Improve scheduling for batched background migrations
After initial production testing of batched migrations, we have a few improvements that can be made immediately.
Allow short variance when scheduling next job
A current limitation of the sidekiq-cron
scheduling is that it only polls for jobs once per minute. Since the interval between jobs is often configured at an even minute value, this results in the cron missing the execution of the next job by a matter of seconds.
In practice, we saw a migration with a configured interval of 2 minutes running jobs at mostly a 3 minute interval. In order to work around this problem, we can add a small variance when checking if the interval has elapsed since the last job. If we're within a reasonable window of the next execution (a few seconds), we should execute the job.
ExclusiveLease
Increase timeout on
We currently takeout an ExclusiveLease
in the BatchedBackgroundMigrationWorker
to ensure we only have single-thread execution of background jobs. The timeout for this lease is currently set at two times the job interval.
However, in a production incident where database response times could drop considerably, the lease could likely expire before the job has finished its work, resulting in multiple jobs executing in parallel. To avoid this add-on effect, we should increase the timeout on the lease to a more conservative value.
This shouldn't impact operation during normal execution, as the lease is released when the job finishes.

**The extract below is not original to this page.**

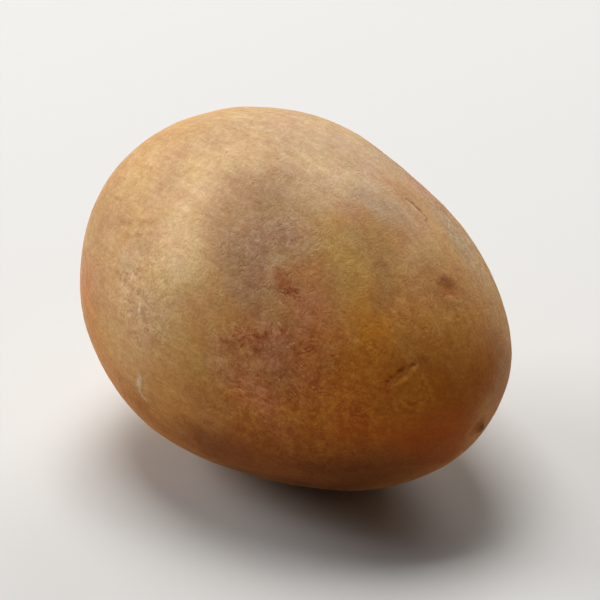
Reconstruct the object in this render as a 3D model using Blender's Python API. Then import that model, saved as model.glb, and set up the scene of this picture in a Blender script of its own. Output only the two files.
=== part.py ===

Make pause time configurable
When processing a batched background migration, we have two batching values, the batch_size
and sub_batch_size
. The batch_size
is used to find the boundaries for each background job that executes. The sub_batch_size
is used inside the background job, to process the outer batch in small pieces to keep query times low.
This strategy seems to work well, and we include a small sleep between each sub batch, to slow operations on the database. However, there is an upper limit on sub_batch_size
that is determined by execution time on the database. At the same time, we may be able to increase the overall batch_size
by large amounts, especially when processing in off-peak hours.
Unfortunately, the more batches we process, the more time the job spends pausing between each individual query, which can ultimately dominate the total execution time of the job. We should make the pause time a configurable value too, so that we can increase or decrease as necessary.